The random-unitary representation for open-system dynamics is not universal. It applies exactly when the system-bath interaction is diagonal in a known basis (pure dephasing and unital processes), but not all quantum channels (especially those involving non-unital, non-commuting processes, or amplitude damping) admit a random-unitary structure unless one allows state-dependent or trajectory-wise unitary operators (Halataei, 2017). For single-qubit channels, the construction remains valid for any type of noise, but the required unitaries become explicitly state- and history-dependent.

For higher-dimensional systems, random-unitary representations encounter strict constraints—only unital channels are generally amenable (Halataei, 2017). Extending the model to arbitrary noise channels in higher dimensions typically demands correlated random variables and positivity constraints beyond the scope of convex-sum unitary decompositions.

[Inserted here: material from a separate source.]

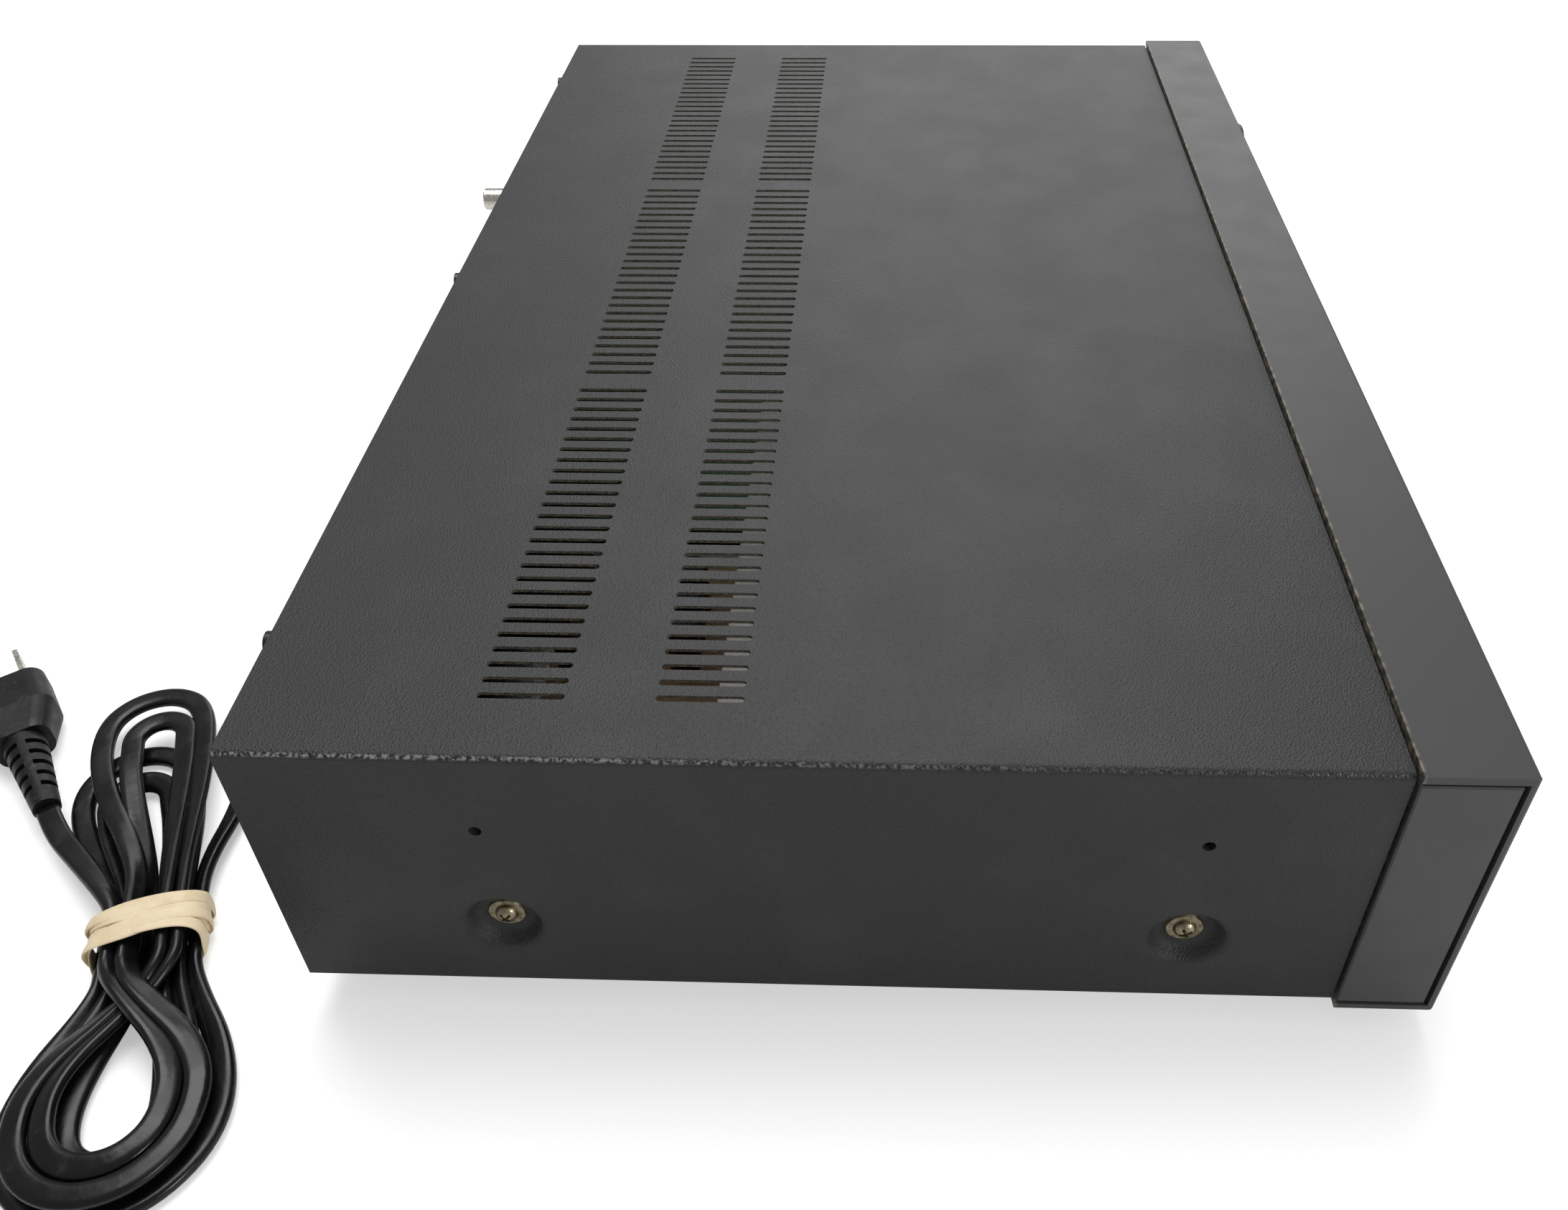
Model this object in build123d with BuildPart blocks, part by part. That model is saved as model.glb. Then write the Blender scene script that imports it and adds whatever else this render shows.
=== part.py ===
from build123d import *
import math
import os

os.makedirs("parts", exist_ok=True)

# Disc recorder, seen from the front: +X is right, the front faces -Y, +Z is up, z = 0 is the floor.
# All sizes are in millimetres.

# Case
width = 435.0
body_depth = 283.0
case_height = 83.0
foot_height = 11.0
cover_sheet = 0.8
chassis_sheet = 1.0
bend_radius = 1.8
knob_reach = 14.0
socket_reach = 13.5

# Front bezel against the cover
bezel_depth = 24.6
bezel_step = 1.2
bezel_rise = 1.2
bezel_drop = 2.5
bezel_wall = 2.5
bezel_side_wall = 5.0
seam = 0.8
cheek_depth = 2.0
cheek_groove = 1.0
cheek_strip_front = 2.0
cheek_strip_top = 2.2
cheek_strip_bottom = 1.8

# Vent slots of the cover: two rows, three blocks across
slot_pitch = 5.0
slots_per_block = 26
slot_length = 20.0
slot_width = 1.8
slot_row_from_rear = (64.0, 104.5)

# Pressed dishes and threaded holes of the cover's sides
side_hole_from_rear = (53.6, 218.2)
side_hole_below_top = 24.6
side_hole_radius = 1.5
side_hole_collar = 1.6
collar_wall = 0.9
dish_below_top = 60.0
dish_radius = 11.0
dish_seat_radius = 5.6
dish_depth = 4.0
lip_height = 6.6

# Fasteners and clearances
screw_radius = 1.5
screw_head_radius = 2.9
screw_head_height = 2.2
screw_length = 7.0
washer_radius = 4.75
washer_thickness = 0.6
screw_slack = 0.2
fit = 0.05
gap = 0.3
slide_gap = 0.1

# Front controls
control_proud = 1.5
button_travel = 1.0
button_flange = 1.5
flange_margin = 1.2
switch_height = 3.5
switch_size = 6.0
plunger_height = 0.8
plunger_radius = 1.75
board_thickness = 1.6
key_board_depth = 12.0
boss_radius = 3.0
level_knob_radius = 12.0
level_knob_x = 172.0
level_knob_z = 63.0
phones_knob_radius = 6.5
phones_knob_reach = 9.0
phones_knob_x = -126.0
knob_gap = 0.6
knob_shaft_radius = 3.0
pot_radius = 9.0
pot_depth = 6.5
low_row_z = 25.0
key_row_z = 37.0
phones_jack_x = -155.0
jack_bore_radius = 3.2
jack_bore_length = 19.5
jack_neck_radius = 5.0
jack_ring_radius = 7.0
jack_body = 14.0
window_x = 30.0
window_z = 70.0
window_width = 124.0
window_height = 28.0
window_thickness = 1.5
window_rim = 4.0

# Disc drive
drive_x = -126.0
drive_front = 5.0
drive_length = 172.0
drive_width = 146.0
drive_bottom = 38.0
drive_height = 42.0
drive_sheet = 0.8
frame_floor = 2.5
frame_wall = 6.9
tray_travel = 140.0
tray_length = 160.0
tray_thickness = 6.5
tray_bottom = 60.5
tray_tongue = 2.6
tongue_height = 2.0
tray_window_width = 43.0
disc_radius = 60.0
disc_recess = 3.0
tray_front_width = 137.0
tray_front_height = 18.0
tray_front_thickness = 5.0
tray_front_proud = 0.5
spindle_back = 80.0
hinge_back = 165.0
tilt_degrees = 3.6

# Loading gears
rack_module = 1.0
rack_pinion_teeth = 14
rack_line = -52.0
rack_width = 5.0
gear_module = 0.8
loading_wheel_teeth = 40
pulley_pinion_teeth = 12
pulley_radius = 11.0
motor_pulley_radius = 3.2
belt_thickness = 1.2
gear_back = 23.0
motor_offset = 33.0
gear_thickness = 3.0
post_radius = 1.5
motor_can_radius = 10.5
cam_stroke = 20.0
cam_back = 46.0
cam_thickness = 3.0
cam_pin_radius = 1.5

# Traverse with spindle, pickup and sled gears
traverse_half = 50.0
traverse_front = 58.0
traverse_z = 50.0
traverse_plate = 3.0
rod_radius = 1.5
rod_spacing = 38.0
rod_z = 55.5
pickup_half = 23.5
pickup_front = 14.5
pickup_length = 27.5
pickup_height = 6.2
pickup_travel = 35.0
lens_back = 24.0
lens_radius = 3.5
sled_module = 0.5
sled_pinion_teeth = 12
sled_wheel_teeth = 36
sled_motor_teeth = 10
sled_line = 25.5
sled_gear_back = 42.7
turntable_radius = 14.5
hub_radius = 7.4
hub_height = 3.0
clamper_radius = 13.5
clamper_flange = 17.0
spindle_can_radius = 13.0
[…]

7. Physical Interpretation and Practical Applications

The random-unitary bath construction implies that decoherence mechanisms due to entanglement with an environment can, in many cases, be simulated entirely by classical randomness: for single-qubit pure dephasing (and certain multi-qubit or depolarizing processes), open-system dynamics have hidden-variable descriptions reducible to random phase kicks or a classical noise source.

Practically, the simulation and emulation of quantum noise via random unitary channels provides a powerful method for benchmarking quantum control protocols and validating quantum hardware, as arbitrary error models may be synthesized programmatically via classical random fields and unitaries (Soare et al., 2014). This also establishes a resource-theoretic separation between “truly quantum” environment-induced maps (not random-unitary) and those that are classically simulable.

Further research aims to delineate more sharply the boundary between random-unitary and genuinely quantum (non-random-unitary) noisy channels, characterize necessary and sufficient conditions for random-unitary representability, and explore minimal bath/resource requirements for arbitrary channel engineering.